There’s only one studio that can go toe to toe with Kyoto these days, and it’s Shaft. When they are on their game, they are just as good in a totally different way. While Kyoto impresses with traditional art styles done well, Shaft pushes the envelopes and either does it fucking well or fucking terribly. I’m not sure which one Sasami@Unmotived (ささみさん@がんばらない) is, but I’m leaning towards, “well.” The show has all the Shaft embellishments: the head tilts, the detailed backgrounds, the questionable architecture, the random fanservice, Chiwa Saito, the lack of a finished ED in the first few episodes, the art style changes (which go from watercolor to industrial to traditional), and the multiple faces (seeing Sasami do an Araragi cartoon face throws me out of the show a bit).

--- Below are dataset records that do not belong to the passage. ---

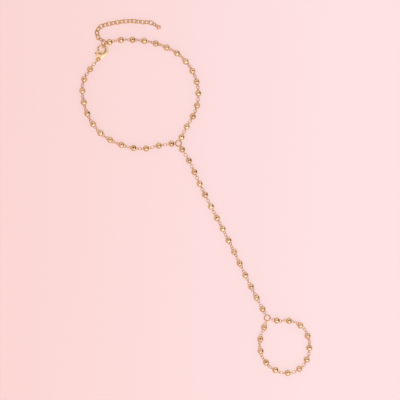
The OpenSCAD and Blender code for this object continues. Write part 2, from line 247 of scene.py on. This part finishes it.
# %% A tree for a loop of wire
WIRE_SIDES = 10
BEND_STEPS = 6
BEND_SHARE = 0.4999
bent_wire, given, result = new_tree("bent_wire", {"Length": "Float", "Width": "Float", "Wire": "Float"})
line_length = add(bent_wire, "ShaderNodeMath", {0: given["Length"], 1: given["Wire"]}, operation="SUBTRACT")
line_width = add(bent_wire, "ShaderNodeMath", {0: given["Width"], 1: given["Wire"]}, operation="SUBTRACT")
bend = add(bent_wire, "ShaderNodeMath", {0: line_width.outputs[0], 1: BEND_SHARE}, operation="MULTIPLY")
wire_radius = add(bent_wire, "ShaderNodeMath", {0: given["Wire"], 1: 0.5}, operation="MULTIPLY")
rectangle = add(bent_wire, "GeometryNodeCurvePrimitiveQuadrilateral",
                {"Width": line_length.outputs[0], "Height": line_width.outputs[0]})
loop_line = add(bent_wire, "GeometryNodeFilletCurve",
                {"Curve": rectangle.outputs[0], "Radius": bend.outputs[0], "Count": BEND_STEPS},
                mode="POLY")
section = add(bent_wire, "GeometryNodeCurvePrimitiveCircle",
              {"Resolution": WIRE_SIDES, "Radius": wire_radius.outputs[0]})
tube = add(bent_wire, "GeometryNodeCurveToMesh",
           {"Curve": loop_line.outputs[0], "Profile Curve": section.outputs[0]})
bent_wire.links.new(tube.outputs[0], result[0])

# %% [markdown]
# ## Balls and links along a chain
#
# A chain has some fifteen balls and as many links, all alike, so they are
# instances. The points that they stand on carry two directions, and Axes to
# Rotation turns those into the turn of each instance. A ball is a sphere with
# its poles on the chain's line, joined with a loop of wire that is longer
# than the ball, so that it stands out at both ends as the eyes. The ball and
# the wire have materials of their own.

# %% A tree for a ball chain
BALL_SEGMENTS = 32
ball_chain, given, result = new_tree("ball_chain", {
    "Points": "Geometry", "Ball": "Float", "Eyed length": "Float", "Eye shift": "Float",
    "Link length": "Float", "Width": "Float", "Wire": "Float",
    "Ball metal": "Material", "Wire metal": "Material"})
along = add(ball_chain, "GeometryNodeInputNamedAttribute", {"Name": "along"}, data_type="FLOAT_VECTOR")
faces = add(ball_chain, "GeometryNodeInputNamedAttribute", {"Name": "faces"}, data_type="FLOAT_VECTOR")
is_ball = add(ball_chain, "GeometryNodeInputNamedAttribute", {"Name": "is_ball"}, data_type="BOOLEAN")
is_link = add(ball_chain, "FunctionNodeBooleanMath", {0: is_ball.outputs[0]}, operation="NOT")
turn = add(ball_chain, "FunctionNodeAxesToRotation", {0: along.outputs[0], 1: faces.outputs[0]},
           primary_axis="X", secondary_axis="Z")

# %% The ball with its eyes, and the link
radius = add(ball_chain, "ShaderNodeMath", {0: given["Ball"], 1: 0.5}, operation="MULTIPLY")
sphere = add(ball_chain, "GeometryNodeMeshUVSphere",
             {"Segments": BALL_SEGMENTS, "Rings": BALL_SEGMENTS // 2, "Radius": radius.outputs[0]})
plated_sphere = add(ball_chain, "GeometryNodeSetMaterial",
                    {"Geometry": sphere.outputs["Mesh"], "Material": given["Ball metal"]})
poles_along = add(ball_chain, "GeometryNodeTransform",
                  {"Geometry": plated_sphere.outputs[0], "Rotation": (0, math.pi / 2, 0)})
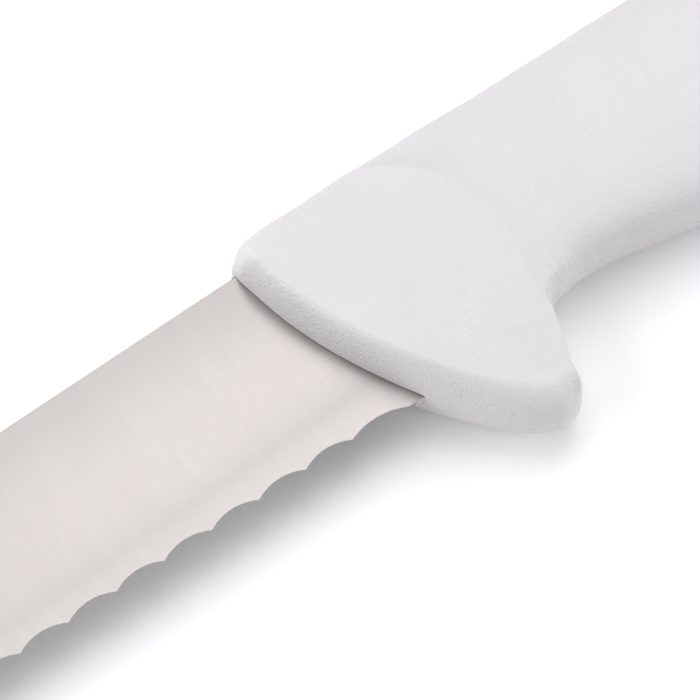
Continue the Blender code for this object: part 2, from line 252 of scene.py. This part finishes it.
def grow(outline, gap):
    """The outline, counter-clockwise, moved outwards by the gap, which may differ point by point."""
    points = np.array(outline)
    ahead = np.roll(points, -1, axis=0) - points
    ahead /= np.linalg.norm(ahead, axis=1)[:, None]
    behind = np.roll(ahead, 1, axis=0)
    normal = np.stack([ahead[:, 1] + behind[:, 1], -ahead[:, 0] - behind[:, 0]], axis=1)
    normal /= np.linalg.norm(normal, axis=1)[:, None]
    spread_out = normal[:, 0] * ahead[:, 1] - normal[:, 1] * ahead[:, 0]
    return points + normal * (gap / spread_out)[:, None]


def piece_from(name, points, faces):
    """An object in the frame, in metres, from points in millimetres from the heel."""
    work = bmesh.new()
    corners = [work.verts.new(heel_datum + Vector(point) * MM) for point in points]
    for face in faces:
        work.faces.new([corners[i] for i in face])
    bmesh.ops.recalc_face_normals(work, faces=work.faces)
    mesh = bpy.data.meshes.new(name)
    work.to_mesh(mesh)
    work.free()
    piece = bpy.data.objects.new(name, mesh)
    bpy.context.scene.collection.objects.link(piece)
    return piece


def level(outline, z):
    """The outline, lifted to a height."""
    return [(x, y, z) for x, y in outline]


def layered(name, layers):
    """A plate between closed outlines of as many points each, listed from the top down."""
    count = len(layers[0])
    points = [point for layer in layers for point in layer]
    faces = [range(count), range(len(points) - count, len(points))]
    for layer in range(len(layers) - 1):
        for i in range(count):
            here = layer * count + i
            after = layer * count + (i + 1) % count
            faces.append((here, after, after + count, here + count))
    return piece_from(name, points, faces)


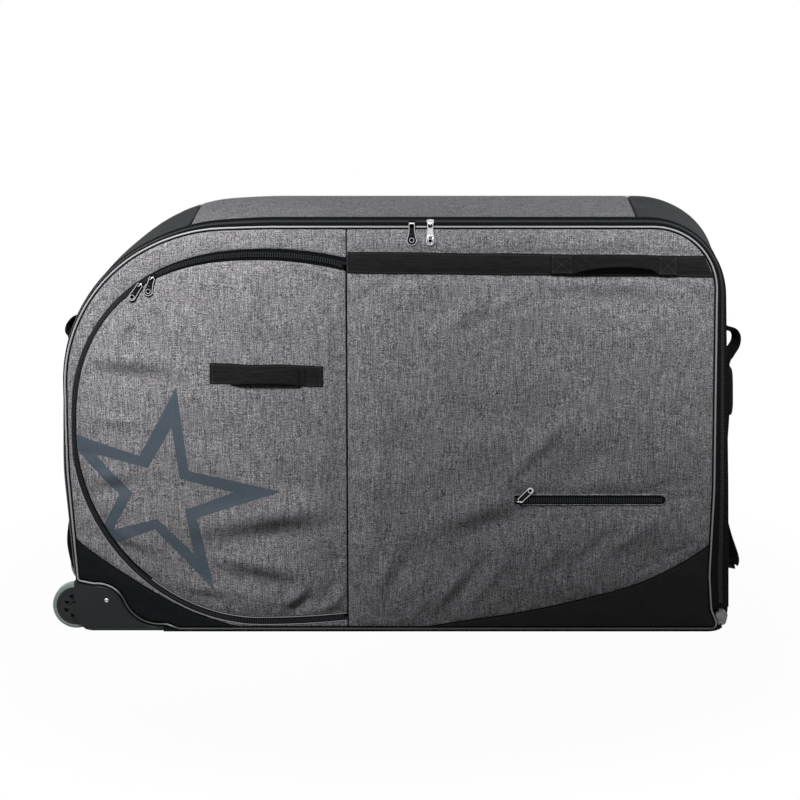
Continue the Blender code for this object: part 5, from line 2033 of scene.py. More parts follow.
@dataclass
class LidCloth:
    """The lid: two grey panels, two black corners, the piping and its flange."""

    # the black flange beside the cord: partly the piping's own tape, partly painted shade for the
    # seam's groove
    flange_w: float = 0.0075
    flange_out: float = 0.0010
    flange_y: Spot = (0.0030, 0.0045)       # how deep it lies behind the lid's face
    cord_share: float = 0.72                # how much of the piping's room its cord fills
    pocket: Sequence[float] = (0.232, 0.512, 0.252, 0.270)
    creases_right: Sequence[Crease] = (
        Crease(0.268, 0.359, 46, 0.079, 0.015, 0.0085),
        Crease(0.333, 0.301, 38, 0.085, 0.032, -0.0090),
        Crease(0.181, 0.251, 18, 0.085, 0.024, 0.0080),
        Crease(0.193, 0.214, 18, 0.085, 0.024, -0.0080),
        Crease(0.101, 0.081, 55, 0.049, 0.012, 0.0065),
        Crease(0.192, 0.116, 55, 0.053, 0.012, 0.0062),
        Crease(0.059, 0.057, 50, 0.034, 0.010, 0.0045),
        Crease(0.144, 0.097, 56, 0.049, 0.012, -0.0060),
        Crease(0.288, 0.144, 50, 0.045, 0.013, 0.0045),
        Crease(0.128, 0.618, 36, 0.053, 0.013, 0.0055),
        Crease(0.211, 0.639, 34, 0.053, 0.013, 0.0050),
        Crease(0.171, 0.607, 35, 0.049, 0.013, -0.0050),
        Crease(0.401, 0.683, -3, 0.117, 0.020, 0.0062),
        Crease(0.400, 0.651, -3, 0.117, 0.020, -0.0062),
        Crease(0.548, 0.547, 62, 0.056, 0.015, 0.0060),
        Crease(0.512, 0.505, 58, 0.056, 0.018, -0.0052),
        Crease(0.466, 0.203, 36, 0.060, 0.015, 0.0052),
        Crease(0.391, 0.174, 40, 0.060, 0.015, -0.0050),
        Crease(-0.024, 0.359, 86, 0.150, 0.022, 0.0055),
        Crease(-0.016, 0.122, 62, 0.053, 0.020, 0.0060),
        Crease(0.012, 0.107, 62, 0.053, 0.020, -0.0060),
    )
    creases_left: Sequence[Crease] = (
        Crease(-0.400, 0.748, 30, 0.030, 0.010, -0.0023),
        Crease(-0.200, 0.757, 88, 0.018, 0.012, 0.0019),
        Crease(-0.480, 0.180, -38, 0.060, 0.006, -0.0019),
    )

    def build(self) -> dict[str, Item]:
        """Make the lid's cloth and its edge.

        Returns:
            The panels that other pieces lie on, by name.
        """
        right = PaddedPanel("lid_right_canvas", "lid_right_panel", "lid", CANVAS, "grey_cloth",
                            seed=3, creases=self.creases_right, sewn=(
                                box_outline(*Webbing().band_box()),
                                box_outline(*self.pocket))).build()
        left = PaddedPanel("lid_left_canvas", "lid_left_panel", "lid", CANVAS, "grey_cloth",
                           seed=4, spacing=0.0065, swell=Swell(0.0020, 0.0010, held=0.006),
                           creases=self.creases_left).build()
        for side in ("left", "right"):
            PaddedPanel("lid_%s_corner_cloth" % side, "lid_%s_corner" % side, "lid", BLACK_CLOTH,
                        "black_cloth", seed=6, spacing=0.0075, uneven=0.0008,
                        swell=Swell(0.0025, 0.0015)).build()
        self.piping()
        return {"right": right, "left": left}

    def piping(self) -> None:
        """The vinyl piping and the black flange it is sewn in with, partly painted shade."""
        loop = evenly(LINES.piping_loop(), 0.005, closed=True)
        path = [(x, LINES.pipe_y, z) for x, z in loop]
        cord = tube("lid_piping_cord", path, LINES.pipe_r * self.cord_share, closed=True)
        fitted(cord, "lid", ("lid_piping",), PIPING)
        outer = offset_loop([tuple(p) for p in loop], -self.flange_out)
        inner = offset_loop([tuple(p) for p in loop], self.flange_w)
        y0, y1 = (LINES.front_y + deep for deep in self.flange_y)
        rings = [[(a[0], y0, a[1]), (a[0], y1, a[1]), (b[0], y1, b[1]), (b[0], y0, b[1])]
                 for a, b in zip(outer, inner)]
        flange = loft("lid_piping_flange", rings, closed=True)
        fitted(flange, "lid", (), TAPE)


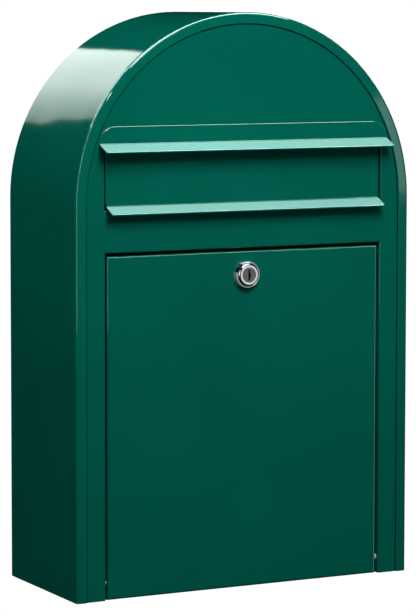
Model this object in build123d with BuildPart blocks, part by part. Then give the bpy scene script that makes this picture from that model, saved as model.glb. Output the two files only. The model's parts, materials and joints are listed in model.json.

Anyway, as I wrote before, the show is basically Haruhi Suzumiya if Haruhi knew she was Haruhi.
What Does A-WAR Think?
1. [8.03] Chihayafuru 2
2. [6.91] Kotoura-san
3. [6.27] Minami-ke Tadaima
4. [6.22] Haganai Next
5. [5.78] Maoyuu
6. [4.35] Tamako Market
7. [3.97] OreShura
8. [3.97] Love Live!
9. [2.40] Sasami-san
10. [1.97] Vividred Operation
Data as of 2/3/2013, and I collected the data after I finished writing the thin slicing portion of this post. One thing about this early in the season is that we’re basically getting a collective thin slice of everyone’s opinions. I’m not surprised at the sequels (Chihayafuru, Minami-ke, Haganai) doing well since you’re either in or out of them by now. All three shows are within 0.5 points of their preceding shows, and Chihayafuru is second highest ranked josei series behind Nodame (8.5-ish, depending on how we want to treat Paris). More interestingly, Sasami-san is getting slammed globally for not making any sense. I suspect its scores will see steadily increase as the season progresses, much like Chu2 last season. The rest of the series… I think they’re in a good place. Kotoura-san seems like a standard school life romcom, and only a nice boat ending would justify the current score for it. Overall, it seems to be a quality season with choices for most tastes as josei, shoujo, shonen action, Shaft, harem, economics, and harem genres all have decent entries this season.